* _The exercise_
Could you print every line from the first one of the records below through the line containing "from FreeCAD import Vector", with both included and nothing else?

* _Stored records_
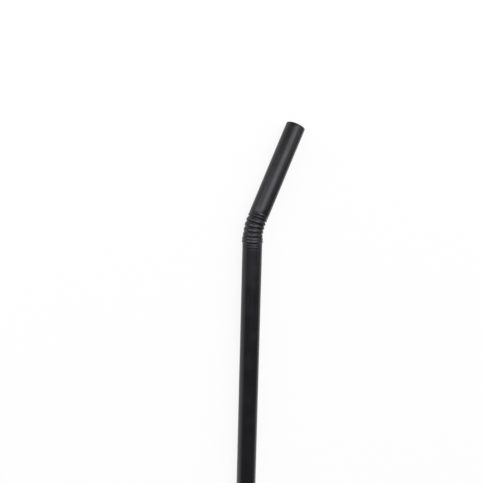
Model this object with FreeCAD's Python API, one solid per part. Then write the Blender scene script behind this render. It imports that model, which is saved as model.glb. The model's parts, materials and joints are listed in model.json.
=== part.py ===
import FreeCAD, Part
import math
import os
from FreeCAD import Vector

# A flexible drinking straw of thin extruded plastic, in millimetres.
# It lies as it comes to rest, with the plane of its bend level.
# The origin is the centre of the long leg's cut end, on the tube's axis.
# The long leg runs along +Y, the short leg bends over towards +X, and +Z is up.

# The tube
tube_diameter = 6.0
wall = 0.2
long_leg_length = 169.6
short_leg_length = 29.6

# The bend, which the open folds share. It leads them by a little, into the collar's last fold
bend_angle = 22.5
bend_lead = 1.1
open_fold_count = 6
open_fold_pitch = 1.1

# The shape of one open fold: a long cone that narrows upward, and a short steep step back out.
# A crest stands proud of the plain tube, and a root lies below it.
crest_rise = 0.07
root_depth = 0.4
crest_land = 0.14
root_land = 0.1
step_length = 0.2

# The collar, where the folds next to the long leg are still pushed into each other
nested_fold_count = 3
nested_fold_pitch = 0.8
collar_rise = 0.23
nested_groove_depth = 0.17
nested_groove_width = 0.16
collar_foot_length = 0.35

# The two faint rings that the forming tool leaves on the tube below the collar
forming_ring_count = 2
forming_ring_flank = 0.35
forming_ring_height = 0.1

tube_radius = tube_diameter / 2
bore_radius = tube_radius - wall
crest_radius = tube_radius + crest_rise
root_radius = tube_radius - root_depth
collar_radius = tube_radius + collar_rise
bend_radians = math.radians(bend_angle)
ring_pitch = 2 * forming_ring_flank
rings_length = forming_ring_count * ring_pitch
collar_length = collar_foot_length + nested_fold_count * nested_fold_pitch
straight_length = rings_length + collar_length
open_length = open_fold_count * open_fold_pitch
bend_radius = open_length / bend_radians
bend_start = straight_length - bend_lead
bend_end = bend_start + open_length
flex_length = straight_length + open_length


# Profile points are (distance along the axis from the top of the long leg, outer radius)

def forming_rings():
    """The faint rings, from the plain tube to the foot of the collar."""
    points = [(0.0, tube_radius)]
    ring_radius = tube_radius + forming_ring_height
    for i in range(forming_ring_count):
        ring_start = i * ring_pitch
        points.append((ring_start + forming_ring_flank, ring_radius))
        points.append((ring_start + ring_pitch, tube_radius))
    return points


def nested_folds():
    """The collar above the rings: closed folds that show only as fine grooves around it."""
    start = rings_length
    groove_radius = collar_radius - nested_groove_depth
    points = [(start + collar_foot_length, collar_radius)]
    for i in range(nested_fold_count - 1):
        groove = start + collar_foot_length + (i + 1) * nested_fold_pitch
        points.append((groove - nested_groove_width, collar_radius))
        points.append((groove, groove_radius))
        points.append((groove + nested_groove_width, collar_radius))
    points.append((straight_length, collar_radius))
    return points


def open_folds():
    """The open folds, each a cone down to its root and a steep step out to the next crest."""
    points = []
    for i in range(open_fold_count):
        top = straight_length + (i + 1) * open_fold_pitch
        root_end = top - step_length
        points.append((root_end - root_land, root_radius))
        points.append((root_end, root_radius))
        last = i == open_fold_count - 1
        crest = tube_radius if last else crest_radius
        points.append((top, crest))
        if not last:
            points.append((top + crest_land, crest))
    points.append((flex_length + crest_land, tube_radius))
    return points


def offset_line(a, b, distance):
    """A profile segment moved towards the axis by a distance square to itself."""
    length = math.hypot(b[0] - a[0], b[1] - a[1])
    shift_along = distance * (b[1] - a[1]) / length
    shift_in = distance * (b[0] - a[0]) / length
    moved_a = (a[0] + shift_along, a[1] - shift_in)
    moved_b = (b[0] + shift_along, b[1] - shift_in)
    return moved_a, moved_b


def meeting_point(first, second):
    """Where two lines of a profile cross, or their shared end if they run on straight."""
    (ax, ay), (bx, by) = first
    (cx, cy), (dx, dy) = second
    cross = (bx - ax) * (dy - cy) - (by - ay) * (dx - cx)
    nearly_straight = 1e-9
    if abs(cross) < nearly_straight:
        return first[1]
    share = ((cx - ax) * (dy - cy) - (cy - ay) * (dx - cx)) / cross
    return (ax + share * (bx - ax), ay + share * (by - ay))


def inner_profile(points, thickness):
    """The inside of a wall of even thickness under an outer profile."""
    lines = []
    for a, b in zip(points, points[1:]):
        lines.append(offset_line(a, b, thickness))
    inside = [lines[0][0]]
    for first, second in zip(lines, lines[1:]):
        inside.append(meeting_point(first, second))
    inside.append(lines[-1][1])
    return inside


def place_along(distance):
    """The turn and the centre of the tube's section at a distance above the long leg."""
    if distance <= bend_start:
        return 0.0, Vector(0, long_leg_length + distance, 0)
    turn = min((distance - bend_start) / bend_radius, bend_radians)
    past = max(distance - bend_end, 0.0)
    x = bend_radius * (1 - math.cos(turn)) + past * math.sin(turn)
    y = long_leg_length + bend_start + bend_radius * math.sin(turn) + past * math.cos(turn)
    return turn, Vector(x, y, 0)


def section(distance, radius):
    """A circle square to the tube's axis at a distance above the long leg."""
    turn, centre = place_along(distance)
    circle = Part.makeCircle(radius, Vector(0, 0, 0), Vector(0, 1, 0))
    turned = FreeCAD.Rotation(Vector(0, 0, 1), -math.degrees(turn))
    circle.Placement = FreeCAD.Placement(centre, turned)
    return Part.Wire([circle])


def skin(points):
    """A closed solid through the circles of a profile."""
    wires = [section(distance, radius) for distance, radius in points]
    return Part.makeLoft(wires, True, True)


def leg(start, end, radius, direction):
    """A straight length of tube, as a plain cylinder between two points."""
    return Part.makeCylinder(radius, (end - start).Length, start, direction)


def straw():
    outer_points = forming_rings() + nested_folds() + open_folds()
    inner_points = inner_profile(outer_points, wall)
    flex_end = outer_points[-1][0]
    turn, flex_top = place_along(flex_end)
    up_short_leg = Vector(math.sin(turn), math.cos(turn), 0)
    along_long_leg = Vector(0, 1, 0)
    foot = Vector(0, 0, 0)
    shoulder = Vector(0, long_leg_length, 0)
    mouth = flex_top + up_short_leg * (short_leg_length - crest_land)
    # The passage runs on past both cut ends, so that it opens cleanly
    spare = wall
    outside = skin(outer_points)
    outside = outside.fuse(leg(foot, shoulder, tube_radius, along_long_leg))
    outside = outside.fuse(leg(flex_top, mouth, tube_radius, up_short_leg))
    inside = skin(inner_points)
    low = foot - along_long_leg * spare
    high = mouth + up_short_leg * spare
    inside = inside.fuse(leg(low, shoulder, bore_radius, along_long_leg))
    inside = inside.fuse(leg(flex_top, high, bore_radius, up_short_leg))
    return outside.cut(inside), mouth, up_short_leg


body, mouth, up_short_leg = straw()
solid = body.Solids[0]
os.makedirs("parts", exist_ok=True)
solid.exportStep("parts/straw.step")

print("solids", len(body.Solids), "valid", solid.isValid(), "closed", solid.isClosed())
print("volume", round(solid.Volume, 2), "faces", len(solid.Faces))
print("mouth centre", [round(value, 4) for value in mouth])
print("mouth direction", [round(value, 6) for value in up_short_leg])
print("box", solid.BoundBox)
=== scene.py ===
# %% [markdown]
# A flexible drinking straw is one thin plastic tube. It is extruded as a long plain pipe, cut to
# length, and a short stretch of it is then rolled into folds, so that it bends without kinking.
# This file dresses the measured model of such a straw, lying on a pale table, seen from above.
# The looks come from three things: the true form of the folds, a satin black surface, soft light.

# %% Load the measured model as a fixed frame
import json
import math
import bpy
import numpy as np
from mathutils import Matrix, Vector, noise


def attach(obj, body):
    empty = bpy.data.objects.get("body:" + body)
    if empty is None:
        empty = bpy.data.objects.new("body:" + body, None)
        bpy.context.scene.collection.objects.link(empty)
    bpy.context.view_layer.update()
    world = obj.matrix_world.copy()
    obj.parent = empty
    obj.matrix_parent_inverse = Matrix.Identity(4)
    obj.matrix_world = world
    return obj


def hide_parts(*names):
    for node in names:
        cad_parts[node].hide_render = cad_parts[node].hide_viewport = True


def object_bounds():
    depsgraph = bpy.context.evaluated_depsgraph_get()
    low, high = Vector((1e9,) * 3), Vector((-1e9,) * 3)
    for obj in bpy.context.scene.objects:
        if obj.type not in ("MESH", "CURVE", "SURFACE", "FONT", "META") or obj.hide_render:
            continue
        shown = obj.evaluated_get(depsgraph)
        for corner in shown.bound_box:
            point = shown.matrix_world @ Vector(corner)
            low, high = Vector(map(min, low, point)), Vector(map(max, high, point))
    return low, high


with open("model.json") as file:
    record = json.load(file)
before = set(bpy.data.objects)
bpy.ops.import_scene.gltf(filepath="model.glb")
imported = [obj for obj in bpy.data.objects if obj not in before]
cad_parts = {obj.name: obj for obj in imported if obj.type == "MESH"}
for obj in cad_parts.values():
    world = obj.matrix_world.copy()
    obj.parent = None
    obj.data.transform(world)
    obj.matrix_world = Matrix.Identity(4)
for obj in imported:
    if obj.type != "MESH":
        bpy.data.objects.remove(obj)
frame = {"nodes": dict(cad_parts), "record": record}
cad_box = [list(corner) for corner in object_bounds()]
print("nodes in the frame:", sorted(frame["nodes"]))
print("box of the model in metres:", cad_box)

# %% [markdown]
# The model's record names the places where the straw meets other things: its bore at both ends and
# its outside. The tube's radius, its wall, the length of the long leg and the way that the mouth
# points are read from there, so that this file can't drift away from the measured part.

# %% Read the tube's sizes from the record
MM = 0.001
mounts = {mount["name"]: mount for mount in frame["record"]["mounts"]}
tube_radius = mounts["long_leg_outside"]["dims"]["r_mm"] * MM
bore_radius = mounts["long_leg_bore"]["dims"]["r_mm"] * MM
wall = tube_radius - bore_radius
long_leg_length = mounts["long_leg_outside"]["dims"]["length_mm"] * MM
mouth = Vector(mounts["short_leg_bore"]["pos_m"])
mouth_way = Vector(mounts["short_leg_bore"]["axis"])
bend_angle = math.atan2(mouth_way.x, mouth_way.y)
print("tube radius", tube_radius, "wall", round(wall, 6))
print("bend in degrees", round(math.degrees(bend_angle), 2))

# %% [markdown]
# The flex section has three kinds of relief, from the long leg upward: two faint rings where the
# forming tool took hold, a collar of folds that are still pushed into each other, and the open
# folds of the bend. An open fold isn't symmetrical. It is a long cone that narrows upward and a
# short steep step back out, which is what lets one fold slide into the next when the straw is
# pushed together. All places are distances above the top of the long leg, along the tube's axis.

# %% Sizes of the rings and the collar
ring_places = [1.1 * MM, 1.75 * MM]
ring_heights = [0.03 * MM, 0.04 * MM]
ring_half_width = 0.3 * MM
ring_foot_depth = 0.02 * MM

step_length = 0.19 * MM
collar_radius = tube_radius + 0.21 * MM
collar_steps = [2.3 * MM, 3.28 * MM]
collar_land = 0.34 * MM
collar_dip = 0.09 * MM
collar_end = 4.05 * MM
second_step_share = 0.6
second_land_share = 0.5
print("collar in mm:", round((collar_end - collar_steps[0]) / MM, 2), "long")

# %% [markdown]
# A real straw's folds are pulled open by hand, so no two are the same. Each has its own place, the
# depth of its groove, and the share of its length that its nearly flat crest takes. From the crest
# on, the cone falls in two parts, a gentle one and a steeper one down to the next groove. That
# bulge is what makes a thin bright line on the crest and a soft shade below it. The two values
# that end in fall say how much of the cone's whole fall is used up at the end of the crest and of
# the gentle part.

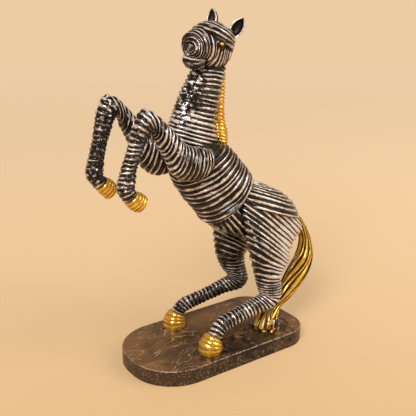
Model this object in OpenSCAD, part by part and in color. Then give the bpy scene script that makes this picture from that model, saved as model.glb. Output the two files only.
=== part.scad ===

* _Output of the task_
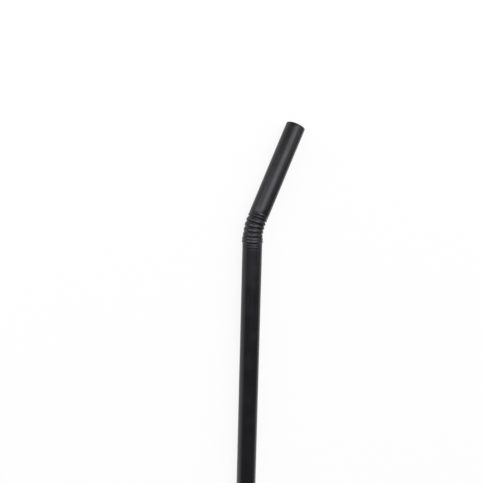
Model this object with FreeCAD's Python API, one solid per part. Then write the Blender scene script behind this render. It imports that model, which is saved as model.glb. The model's parts, materials and joints are listed in model.json.
=== part.py ===
import FreeCAD, Part
import math
import os
from FreeCAD import Vector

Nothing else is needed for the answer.